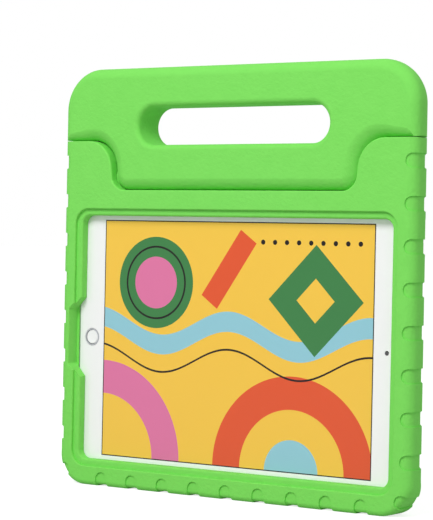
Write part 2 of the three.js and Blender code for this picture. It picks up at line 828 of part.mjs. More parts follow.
const displayPanel = () => innerSlab(
  0,
  zTablet,
  tabletWidth - 2 * displaySideBorder,
  tabletHeight - 2 * displayEndBorder,
  yDisplay + displayThickness,
  displayThickness,
);
const battery = (side) => innerSlab(
  side * batteryMiddle,
  zTablet,
  batteryWidth,
  tabletHeight - 2 * batteryEndSpace,
  yInnerBack,
  batteryThickness,
);
const logicBoard = () => innerSlab(
  boardX,
  zTablet,
  boardWidth,
  tabletHeight - 2 * boardEndSpace,
  yInnerBack,
  boardThickness,
);
const speaker = (side) => innerSlab(
  speakerX,
  zTablet + side * speakerSpread,
  speakerWidth,
  speakerHeight,
  yInnerBack,
  speakerThickness,
);

const yStemEnd = yGlass + homeButtonThickness + homeStemLength;

// Home button: a round cap flush with the glass and a stem that works the switch behind it.
function homeButton() {
  const cap = rodY(homeButtonRadius, yGlass, yGlass + homeButtonThickness, homeButtonX, zTablet);
  return cap.add(rodY(homeButtonRadius / 2, yGlass, yStemEnd, homeButtonX, zTablet));
}

// Thin metal ring round the home button, held in the glass.
function homeButtonRing() {
  const outer = rodY(homeRingRadius, yGlass, yGlassBack, homeButtonX, zTablet);
  const bore = homeButtonRadius + pieceGap;
  return outer.subtract(rodY(bore, yGlass - overshoot, yGlassBack + overshoot, homeButtonX, zTablet));
}

// Switch behind the home button, standing on the housing's floor.
function homeSwitch() {
  const front = yStemEnd + homeButtonTravel + pieceGap / 2;
  const depth = yInnerBack - front;
  return innerSlab(homeButtonX, zTablet, homeSwitchSize, homeSwitchSize, yInnerBack, depth);
}

// Front camera: a narrow lens barrel in the glass and a wider body behind it.
function frontCamera() {
  const lens = rodY(frontCameraLensRadius, yGlass, yDisplay + overshoot, frontCameraX, zTablet);
  return lens.add(rodY(frontCameraRadius, yDisplay, yDisplay + frontCameraDepth, frontCameraX, zTablet));
}

const yRearLens = yTabletBack - rearLensThickness;

// Rear camera behind its lens.
function rearCameraModule() {
  const back = yRearLens - pieceGap;
  return rearCameraRod(rearCameraRadius, back - rearCameraDepth, back);
}

// Charging socket: a flat metal tube, open towards the side.
function chargePortTube() {
  const outer = chargePortBox(chargePortShell, -xTabletEdge + socketRecess, xPortEnd);
  return outer.subtract(chargePortBox(0, -xTabletEdge - overshoot, xPortEnd - socketEndWall));
}

// Audio socket: a round tube, open towards the side.
function audioJack() {
  const inner = xTabletEdge - jackDepth;
  const outer = rodX(jack.radius, inner, xTabletEdge - socketRecess, jack.y, jack.z);
  const bore = rodX(jackBoreRadius, inner + socketEndWall, xTabletEdge + overshoot, jack.y, jack.z);
  return outer.subtract(bore);
}

const foam = { color: new THREE.Color(0x84de67), roughness: 0.75, metalness: 0 };
const nylon = { color: new THREE.Color(0x2c2d30), roughness: 0.55, metalness: 0 };
const steel = { color: new THREE.Color(0xb9bcc0), roughness: 0.3, metalness: 1 };
const anodised = { color: new THREE.Color(0xd6d7da), roughness: 0.42, metalness: 1 };
const whiteGlass = { color: new THREE.Color(0xf4f4f6), roughness: 0.08, metalness: 0 };
const panel = { color: new THREE.Color(0xf6c64c), roughness: 0.2, metalness: 0 };
const cellWrap = { color: new THREE.Color(0x26272b), roughness: 0.6, metalness: 0 };
const laminate = { color: new THREE.Color(0x1d4a33), roughness: 0.5, metalness: 0 };
const darkGlass = { color: new THREE.Color(0x0b0c10), roughness: 0.06, metalness: 0 };

const group = new THREE.Group();

function addPiece(name, finish, solid) {
  const mesh = new THREE.Mesh(geometryOf(solid), new THREE.MeshStandardMaterial(finish));
  mesh.name = name;
  group.add(mesh);
}

addPiece('case_body', foam, caseBody());
addPiece('handle', foam, handle());
for (const [side, name] of [[1, 'right'], [-1, 'left']]) {
  const pin = rodX(pinRadius, ...span(side * pinStart, side * pinEnd), hinge.y, hinge.z);
  addPiece(`hinge_pin_${name}`, steel, pin);
  addPiece(`shoulder_bush_${name}`, nylon, bush(side * cheek, -side));
  addPiece(`tongue_bush_${name}`, nylon, bush(side * knuckleHalfLength, side));
  addPiece(`battery_cell_${name}`, cellWrap, battery(side));
}

addPiece('tablet_housing', anodised, tabletHousing());
addPiece('cover_glass', whiteGlass, coverGlass());
addPiece('display_panel', panel, displayPanel());
addPiece('logic_board', laminate, logicBoard());
addPiece('speaker_upper', nylon, speaker(1));
addPiece('speaker_lower', nylon, speaker(-1));
addPiece('front_camera', darkGlass, frontCamera());
addPiece('rear_camera', nylon, rearCameraModule());
addPiece('rear_camera_glass', darkGlass, rearCameraRod(rearCameraRadius, yRearLens, yTabletBack));
addPiece('charge_port', steel, chargePortTube());
addPiece('audio_jack', nylon, audioJack());
addPiece('home_switch', nylon, homeSwitch());
addPiece('home_button', whiteGlass, homeButton());
addPiece('home_button_ring', steel, homeButtonRing());
addPiece('power_button', anodised, powerButton());
addPiece('volume_button_up', anodised, volumeUpButton());
addPiece('volume_button_down', anodised, volumeDownButton());

export default group;
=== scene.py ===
"""Looks of a foam tablet case for children, with its fold-back handle and the tablet that it holds.

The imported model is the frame. The foam body and the handle are built again around it with finer
rounded edges, and the tablet's pieces keep their solids and get their finishes. Lengths are in
millimetres until a mesh is written, and every depth runs along Y, from the screen to the back.
"""

import logging
import math
from collections.abc import Iterable, Sequence
from dataclasses import dataclass, field
from enum import Enum
from functools import partial

import bpy
import numpy as np
from mathutils import Matrix, Vector


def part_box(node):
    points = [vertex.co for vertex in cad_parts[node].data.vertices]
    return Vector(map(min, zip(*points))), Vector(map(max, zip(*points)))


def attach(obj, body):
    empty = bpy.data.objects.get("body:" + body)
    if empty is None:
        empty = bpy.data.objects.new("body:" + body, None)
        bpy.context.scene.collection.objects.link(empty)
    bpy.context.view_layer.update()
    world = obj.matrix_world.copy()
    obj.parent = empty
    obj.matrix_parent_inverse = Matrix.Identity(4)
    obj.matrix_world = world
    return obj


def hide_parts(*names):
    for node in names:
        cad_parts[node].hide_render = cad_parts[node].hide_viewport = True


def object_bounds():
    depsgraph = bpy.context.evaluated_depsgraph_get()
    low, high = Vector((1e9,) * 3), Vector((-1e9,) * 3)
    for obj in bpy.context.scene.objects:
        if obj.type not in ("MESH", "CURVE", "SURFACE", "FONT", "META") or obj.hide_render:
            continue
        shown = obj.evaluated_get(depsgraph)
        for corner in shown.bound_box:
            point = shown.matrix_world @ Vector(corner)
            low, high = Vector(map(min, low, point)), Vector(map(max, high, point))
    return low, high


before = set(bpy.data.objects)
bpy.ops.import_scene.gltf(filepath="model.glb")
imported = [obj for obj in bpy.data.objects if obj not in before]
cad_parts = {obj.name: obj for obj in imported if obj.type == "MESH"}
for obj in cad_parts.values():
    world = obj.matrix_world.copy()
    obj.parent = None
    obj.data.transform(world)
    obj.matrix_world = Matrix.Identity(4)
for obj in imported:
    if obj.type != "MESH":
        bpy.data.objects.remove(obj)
CAD_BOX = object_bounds()

MM = 0.001
CORNER_STEPS = 24
EDGE_STEPS = 10
ROUND_STEPS = 64
COAT_ROUGHNESS = 0.03
SAME_POINT = 1e-6
# How far a cut goes past the face it opens in, and how far a half space goes past the case.
OVERSHOOT = 1.0
BEYOND = 12.0

log = logging.getLogger("tablet_case")
Array = np.ndarray
Pairs = Sequence[tuple[float, float]]
Object = bpy.types.Object
Tree = bpy.types.NodeTree
Node = bpy.types.Node
Socket = bpy.types.NodeSocket


def node_box(node: str) -> tuple[Array, Array]:
    """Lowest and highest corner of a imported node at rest, in millimetres."""
    low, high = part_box(node)
    return np.array(low) / MM, np.array(high) / MM


@dataclass(frozen=True)
class Corner:
    """One corner of an outline in X and Z, rounded to a radius."""

    x: float
    z: float
    radius: float = 0.0


def linked(name: str, data: bpy.types.ID) -> Object:
    """Makes an object of a mesh, a lamp or a camera and links it to the scene."""
    made = bpy.data.objects.new(name, data)
    bpy.context.scene.collection.objects.link(made)
    return made


def unit(vectors: Array) -> Array:
    """Returns the vectors at length 1."""
    return vectors / np.linalg.norm(vectors, axis=-1, keepdims=True)


def rounded_path(corners: Sequence[Corner], closed: bool = True) -> Array:
    """Path through corners, with an arc in place of each corner that has a radius.

    The arc's middle lies on the bisector, at radius / sin(half the corner's angle) from it.

    Args:
        corners: the corners, anticlockwise from the front if closed.
        closed: whether the last is joined to the first.

    Returns:
        The points' x and z.
    """
    count = len(corners)
    stretches = []
    for i, corner in enumerate(corners):
        at = np.array([corner.x, corner.z])
        if corner.radius == 0 or (not closed and i in (0, count - 1)):
            stretches.append(at[None])
            continue
        last, following = corners[i - 1], corners[(i + 1) % count]
        back = unit(np.array([last.x, last.z]) - at)
        ahead = unit(np.array([following.x, following.z]) - at)
        half = math.acos(back @ ahead) / 2
        middle = at + unit(back + ahead) * corner.radius / math.sin(half)
        arm = at + back * corner.radius / math.tan(half) - middle
        side = -(back[0] * ahead[1] - back[1] * ahead[0])
        angle = math.copysign(math.pi - 2 * half, side) * np.linspace(0, 1, CORNER_STEPS + 1)
        cos, sin = np.cos(angle), np.sin(angle)
        turned_arm = np.stack([cos * arm[0] - sin * arm[1], sin * arm[0] + cos * arm[1]], axis=1)
        stretches.append(middle + turned_arm)
    path = np.concatenate(stretches)
    gaps = np.linalg.norm(path - np.roll(path, 1, axis=0), axis=1)
    if not closed:
        gaps[0] = 1.0
    return path[gaps > SAME_POINT]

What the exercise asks
Write out, exactly and with nothing else, the lines of the listing above from its first line through the line with "const yStemEnd = yGlass".

Response to this task
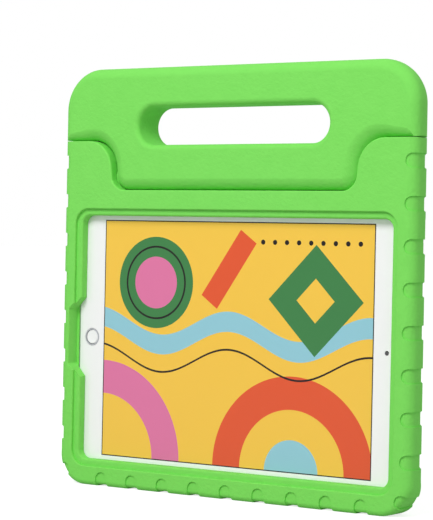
Write part 2 of the three.js and Blender code for this picture. It picks up at line 828 of part.mjs. More parts follow.
const displayPanel = () => innerSlab(
  0,
  zTablet,
  tabletWidth - 2 * displaySideBorder,
  tabletHeight - 2 * displayEndBorder,
  yDisplay + displayThickness,
  displayThickness,
);
const battery = (side) => innerSlab(
  side * batteryMiddle,
  zTablet,
  batteryWidth,
  tabletHeight - 2 * batteryEndSpace,
  yInnerBack,
  batteryThickness,
);
const logicBoard = () => innerSlab(
  boardX,
  zTablet,
  boardWidth,
  tabletHeight - 2 * boardEndSpace,
  yInnerBack,
  boardThickness,
);
const speaker = (side) => innerSlab(
  speakerX,
  zTablet + side * speakerSpread,
  speakerWidth,
  speakerHeight,
  yInnerBack,
  speakerThickness,
);

const yStemEnd = yGlass + homeButtonThickness + homeStemLength;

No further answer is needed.